Reforming United Way

June 26, 1994

If the United Way of Central Maryland did not exist, we'd have to invent it. There is no substitute for an all-embracing appeal to generosity and neighborly concern to meet the health and human services needs of many thousands of us that government cannot or will not address. And there is no donation as efficient as payroll deduction at the workplace after a carefully thought-out decision.

Without these, everyone would be besieged by a chaos of appeals for an unmanageable array of unexamined organizations. More effort would go into raising money. Less money would get through to meet need. Fewer people would be helped.
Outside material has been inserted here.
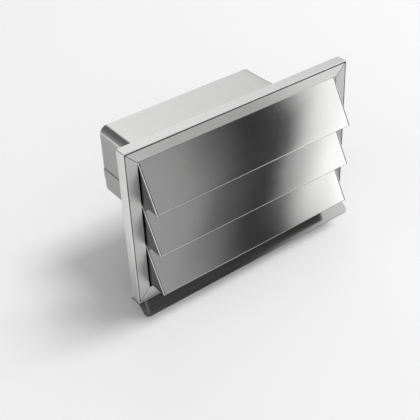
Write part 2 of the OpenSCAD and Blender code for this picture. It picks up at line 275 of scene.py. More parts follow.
def ring_faces(rows, n):
    """Faces of a grid that is closed both ways."""
    index, right = row_index(rows, n)
    up, both = np.roll(index, -1, axis=0), np.roll(right, -1, axis=0)
    return np.stack([index, right, both, up], -1).reshape(-1, 4)


def solid(name, points, quads, triangles=None, **attributes):
    """Makes an object from arrays of points and faces, turned so that its faces point outwards."""
    faces = quads
    a, b, c, d = (points[faces[:, i]] for i in range(4))
    volume = np.einsum("ij,ij->i", np.cross(b - a, c - a) + np.cross(c - a, d - a), a).sum()
    if volume < 0:
        faces = faces[:, ::-1]
        triangles = None if triangles is None else triangles[:, ::-1]
    every = faces.tolist() + ([] if triangles is None else triangles.tolist())
    mesh = bpy.data.meshes.new(name)
    mesh.from_pydata(points.tolist(), [], every)
    mesh.polygons.foreach_set("use_smooth", np.ones(len(mesh.polygons), dtype=bool))
    mesh.set_sharp_from_angle(angle=SHARP)
    for key, values in attributes.items():
        mesh.attributes.new(key, "FLOAT", "POINT").data.foreach_set("value", values.ravel())
    mesh.update()
    made = bpy.data.objects.new(name, mesh)
    bpy.context.scene.collection.objects.link(made)
    return made


def add_mesh(name, points, quads, material, body, slot, replaced, triangles=None, **attributes):
    """Makes a piece with its finish, and says which body it rides on and which CAD nodes it stands for."""
    made = solid(name, points, quads, triangles, **attributes)
    made.data.materials.append(material)
    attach(made, body)
    if replaced:
        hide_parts(*replaced)
    return made


def straight(start, end, spacing, lead=0.4 * mm):
    """Points from start to end at a spacing, with one more close to each end."""
    span = np.linalg.norm(end - start)
    inner = np.linspace(0, 1, max(2, int(span / spacing) + 1))
    place = np.unique(np.concatenate([inner, [min(lead / span, 0.3), max(1 - lead / span, 0.7)]]))
    return start + place[:, None] * (end - start)


def turned_by(vectors, angles):
    """Plane vectors turned anticlockwise by angles."""
    c, s = np.cos(angles), np.sin(angles)
    return np.stack([vectors[0] * c - vectors[1] * s, vectors[0] * s + vectors[1] * c], -1)


def bent_line(corners, radii, spacing=6 * mm, steps=8):
    """A plane line of straight runs joined at each corner by an arc tangent to both runs."""
    corners = [np.array(p, float) for p in corners]
    runs, start = [], corners[0]
    for before, corner, after, radius in zip(corners, corners[1:], corners[2:], radii):
        into = (before - corner) / np.linalg.norm(before - corner)
        out = (after - corner) / np.linalg.norm(after - corner)
        half = np.arccos(np.clip(into @ out, -1, 1)) / 2
        reach = radius / np.tan(half)
        first, last = corner + into * reach, corner + out * reach
        middle = corner + (into + out) / np.linalg.norm(into + out) * radius / np.sin(half)
        spoke, end = first - middle, last - middle
        sweep = np.arctan2(spoke[0] * end[1] - spoke[1] * end[0], spoke @ end)
        runs += [straight(start, first, spacing)]
        runs += [middle + turned_by(spoke, np.linspace(0, sweep, steps + 1)[1:-1])]
        start = last
    return np.vstack(runs + [straight(start, corners[-1], spacing)])


ROUNDING = np.array([0.0, 0.13, 0.5, 1.0])
# Distances from an edge at which its bright edge, wear and painted highlight, is still drawn
WEAR_AND_HIGHLIGHT_STEPS = np.array([0.6, 1.2, 2.4]) * mm


def edge_steps(e):
    """Distances from an edge of rounding e, close enough to draw the rounding and the bright edge of wear and
    painted highlight.
    """
    return np.concatenate([ROUNDING * e, WEAR_AND_HIGHLIGHT_STEPS])


def with_ends(line, e):
    """The line with points added within e of both ends. Returns points, normals and distance along."""
    along = np.concatenate([[0], np.cumsum(np.linalg.norm(np.diff(line, axis=0), axis=1))])
    total = along[-1]
    near = edge_steps(e)
    near = near[near < total * 0.45]
    places = np.unique(np.round(np.concatenate([along, near, total - near]), 9))
    points = np.stack([np.interp(places, along, line[:, i]) for i in range(2)], -1)
    ahead = np.gradient(points, places, axis=0)
    ahead /= np.linalg.norm(ahead, axis=1)[:, None]
    return points, np.stack([-ahead[:, 1], ahead[:, 0]], -1), places


def rounded_edge(distance, e):
    """How much thinner half a sheet is at a distance from its edge, where the edge is rounded by radius e."""
    inside = np.clip(distance, 0, e)
    return e - np.sqrt(np.maximum(e * e - (e - inside) ** 2, 0))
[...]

The United Way of Central Maryland is, in fact, shrinking. And thanks to an arduous review process undertaken by 41 of its volunteers over more than a year, it is reinventing itself.

The examination was chaired by Robert D. Kunisch, chief executive of PHH Corp., and George V. McGowan, chairman of the executive committee of Baltimore Gas and Electric Co. It yielded a business plan that may not change what the donor sees during the next campaign, but should reshape the organization over the next five years.
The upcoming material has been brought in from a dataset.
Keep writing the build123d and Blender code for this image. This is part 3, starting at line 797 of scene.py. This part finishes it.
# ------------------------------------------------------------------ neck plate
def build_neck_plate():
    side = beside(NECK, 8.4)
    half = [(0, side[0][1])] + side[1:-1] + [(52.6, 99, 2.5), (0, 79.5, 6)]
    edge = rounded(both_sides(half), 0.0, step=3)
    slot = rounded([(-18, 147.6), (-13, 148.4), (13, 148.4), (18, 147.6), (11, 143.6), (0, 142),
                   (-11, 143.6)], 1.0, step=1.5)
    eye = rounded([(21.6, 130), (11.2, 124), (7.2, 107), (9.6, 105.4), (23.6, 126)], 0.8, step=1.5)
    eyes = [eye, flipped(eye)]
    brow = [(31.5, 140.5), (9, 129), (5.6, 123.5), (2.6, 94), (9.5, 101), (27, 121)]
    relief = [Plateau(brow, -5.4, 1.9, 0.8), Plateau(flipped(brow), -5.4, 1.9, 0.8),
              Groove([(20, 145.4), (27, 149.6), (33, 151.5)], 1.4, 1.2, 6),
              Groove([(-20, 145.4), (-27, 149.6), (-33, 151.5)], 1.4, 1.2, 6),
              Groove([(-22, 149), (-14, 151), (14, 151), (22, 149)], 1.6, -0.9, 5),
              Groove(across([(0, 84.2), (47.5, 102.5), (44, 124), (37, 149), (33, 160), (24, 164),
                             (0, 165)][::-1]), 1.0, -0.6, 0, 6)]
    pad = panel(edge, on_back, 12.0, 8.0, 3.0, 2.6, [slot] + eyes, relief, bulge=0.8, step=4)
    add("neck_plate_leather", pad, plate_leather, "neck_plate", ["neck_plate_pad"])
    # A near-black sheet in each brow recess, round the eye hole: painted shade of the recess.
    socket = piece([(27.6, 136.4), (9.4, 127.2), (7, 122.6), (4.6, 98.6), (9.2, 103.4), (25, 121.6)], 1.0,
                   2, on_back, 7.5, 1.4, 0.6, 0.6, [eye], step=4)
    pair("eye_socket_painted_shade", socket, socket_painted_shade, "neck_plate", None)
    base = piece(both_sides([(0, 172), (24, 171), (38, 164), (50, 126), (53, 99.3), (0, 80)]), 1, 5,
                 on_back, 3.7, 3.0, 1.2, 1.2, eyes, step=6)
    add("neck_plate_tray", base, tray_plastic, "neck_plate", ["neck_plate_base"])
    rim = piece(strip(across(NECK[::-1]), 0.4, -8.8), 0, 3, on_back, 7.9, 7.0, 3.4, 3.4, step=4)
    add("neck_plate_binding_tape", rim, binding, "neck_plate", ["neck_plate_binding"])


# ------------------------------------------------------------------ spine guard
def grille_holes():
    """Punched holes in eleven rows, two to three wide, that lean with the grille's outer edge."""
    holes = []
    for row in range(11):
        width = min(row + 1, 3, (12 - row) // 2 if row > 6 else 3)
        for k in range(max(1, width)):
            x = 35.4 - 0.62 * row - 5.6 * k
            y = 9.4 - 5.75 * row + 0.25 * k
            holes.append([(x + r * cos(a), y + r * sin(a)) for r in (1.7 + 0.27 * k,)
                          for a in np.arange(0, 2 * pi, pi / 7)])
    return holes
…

Though need rose during the recession, the shrinking of traditional industries in Central Maryland reduced the donor base. Individuals responded more generously, but there were fewer of them. Though the United Way reacted by reaching out to nonprofit employers, smaller firms and professional partnerships, success was uneven.
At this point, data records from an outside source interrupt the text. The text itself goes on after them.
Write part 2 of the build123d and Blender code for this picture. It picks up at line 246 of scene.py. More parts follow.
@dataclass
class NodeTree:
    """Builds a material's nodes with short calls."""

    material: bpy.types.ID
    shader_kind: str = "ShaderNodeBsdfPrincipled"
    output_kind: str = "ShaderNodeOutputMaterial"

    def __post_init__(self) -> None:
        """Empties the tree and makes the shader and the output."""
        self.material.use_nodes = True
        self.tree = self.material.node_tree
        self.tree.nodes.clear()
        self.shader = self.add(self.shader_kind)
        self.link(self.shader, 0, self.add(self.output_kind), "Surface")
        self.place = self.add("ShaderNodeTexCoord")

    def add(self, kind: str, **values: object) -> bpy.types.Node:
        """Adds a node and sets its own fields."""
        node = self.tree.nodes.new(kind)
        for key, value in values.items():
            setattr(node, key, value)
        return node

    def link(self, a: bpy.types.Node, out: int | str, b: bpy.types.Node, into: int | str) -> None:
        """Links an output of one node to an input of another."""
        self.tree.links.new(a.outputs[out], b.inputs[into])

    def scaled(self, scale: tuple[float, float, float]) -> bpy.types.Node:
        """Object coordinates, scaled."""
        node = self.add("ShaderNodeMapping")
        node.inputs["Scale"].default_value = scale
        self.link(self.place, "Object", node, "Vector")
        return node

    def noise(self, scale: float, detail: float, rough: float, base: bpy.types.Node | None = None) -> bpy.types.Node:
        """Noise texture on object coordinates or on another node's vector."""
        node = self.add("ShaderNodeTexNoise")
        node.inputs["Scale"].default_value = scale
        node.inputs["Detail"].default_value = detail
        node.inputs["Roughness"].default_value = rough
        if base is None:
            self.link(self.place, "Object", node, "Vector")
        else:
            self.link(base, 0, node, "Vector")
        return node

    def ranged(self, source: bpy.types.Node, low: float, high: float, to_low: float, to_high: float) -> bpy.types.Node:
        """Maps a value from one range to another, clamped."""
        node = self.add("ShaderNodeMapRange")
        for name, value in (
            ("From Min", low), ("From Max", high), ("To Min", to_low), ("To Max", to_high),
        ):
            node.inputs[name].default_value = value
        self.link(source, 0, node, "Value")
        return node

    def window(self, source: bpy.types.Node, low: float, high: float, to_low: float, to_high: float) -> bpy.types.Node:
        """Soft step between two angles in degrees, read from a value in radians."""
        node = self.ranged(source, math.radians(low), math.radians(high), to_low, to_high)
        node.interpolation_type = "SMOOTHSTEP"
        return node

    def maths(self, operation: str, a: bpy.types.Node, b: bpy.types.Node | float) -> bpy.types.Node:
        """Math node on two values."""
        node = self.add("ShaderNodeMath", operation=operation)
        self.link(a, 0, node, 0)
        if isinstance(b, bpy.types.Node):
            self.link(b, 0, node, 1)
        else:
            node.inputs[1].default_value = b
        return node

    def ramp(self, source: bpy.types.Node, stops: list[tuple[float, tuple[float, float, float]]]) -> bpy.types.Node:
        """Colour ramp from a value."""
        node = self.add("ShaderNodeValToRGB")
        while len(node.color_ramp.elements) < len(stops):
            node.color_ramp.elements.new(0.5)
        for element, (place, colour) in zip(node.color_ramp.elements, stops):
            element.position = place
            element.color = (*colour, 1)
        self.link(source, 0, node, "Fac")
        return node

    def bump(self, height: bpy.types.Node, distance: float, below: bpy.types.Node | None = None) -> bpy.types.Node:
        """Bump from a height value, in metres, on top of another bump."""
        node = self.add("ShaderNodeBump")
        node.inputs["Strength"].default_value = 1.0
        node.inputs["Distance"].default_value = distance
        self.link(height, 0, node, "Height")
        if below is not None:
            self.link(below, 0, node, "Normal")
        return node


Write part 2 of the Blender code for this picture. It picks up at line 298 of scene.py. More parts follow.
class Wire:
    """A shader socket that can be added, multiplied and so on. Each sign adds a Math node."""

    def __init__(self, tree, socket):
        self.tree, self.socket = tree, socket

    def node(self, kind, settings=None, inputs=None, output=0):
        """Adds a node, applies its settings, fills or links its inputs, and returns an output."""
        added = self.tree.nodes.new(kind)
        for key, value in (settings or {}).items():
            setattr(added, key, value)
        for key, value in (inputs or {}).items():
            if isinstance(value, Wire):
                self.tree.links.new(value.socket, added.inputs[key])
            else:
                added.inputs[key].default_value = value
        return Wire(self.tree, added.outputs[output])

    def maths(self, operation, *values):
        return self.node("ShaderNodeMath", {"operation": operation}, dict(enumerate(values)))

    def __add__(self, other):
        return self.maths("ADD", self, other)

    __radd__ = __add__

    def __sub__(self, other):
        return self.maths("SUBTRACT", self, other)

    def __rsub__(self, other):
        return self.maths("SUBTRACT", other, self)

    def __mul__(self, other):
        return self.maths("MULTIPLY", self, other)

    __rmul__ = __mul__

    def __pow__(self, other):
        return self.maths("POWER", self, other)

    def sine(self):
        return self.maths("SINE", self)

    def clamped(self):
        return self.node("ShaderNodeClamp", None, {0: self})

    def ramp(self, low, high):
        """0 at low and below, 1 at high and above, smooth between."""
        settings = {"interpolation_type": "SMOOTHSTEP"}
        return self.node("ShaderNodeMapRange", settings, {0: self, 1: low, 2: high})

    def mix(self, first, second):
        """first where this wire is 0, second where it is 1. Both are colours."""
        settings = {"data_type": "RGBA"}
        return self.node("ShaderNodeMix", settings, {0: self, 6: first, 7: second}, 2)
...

The new business plan goes to the internal workings of the 92-member staff of United Way and its relations with the community, with volunteers, with its seven affiliates and 60 member agencies and other agencies (1,760 last year!) that donors designate. It goes to stronger partnership with agencies, greater accountability for dollars distributed, measurement of impact, a better referral service for the needy.

In the jargon of the report, "United Way has to shift from an administrative, process-driven organization to a results-oriented, customer-focused orientation." Success would see giving increase despite changes in the workplace.

United Way of Central Maryland is collecting $34 million this year, down from $39 million in 1991. But this should be $50 million. Maybe it can be in a few years. Baltimore is down the list in terms of giving per capita, and suffers for it.

The volunteers who make the annual campaign work deserve credit for not being satisfied and for not taking United Way for granted. Their effort deserves the community's support.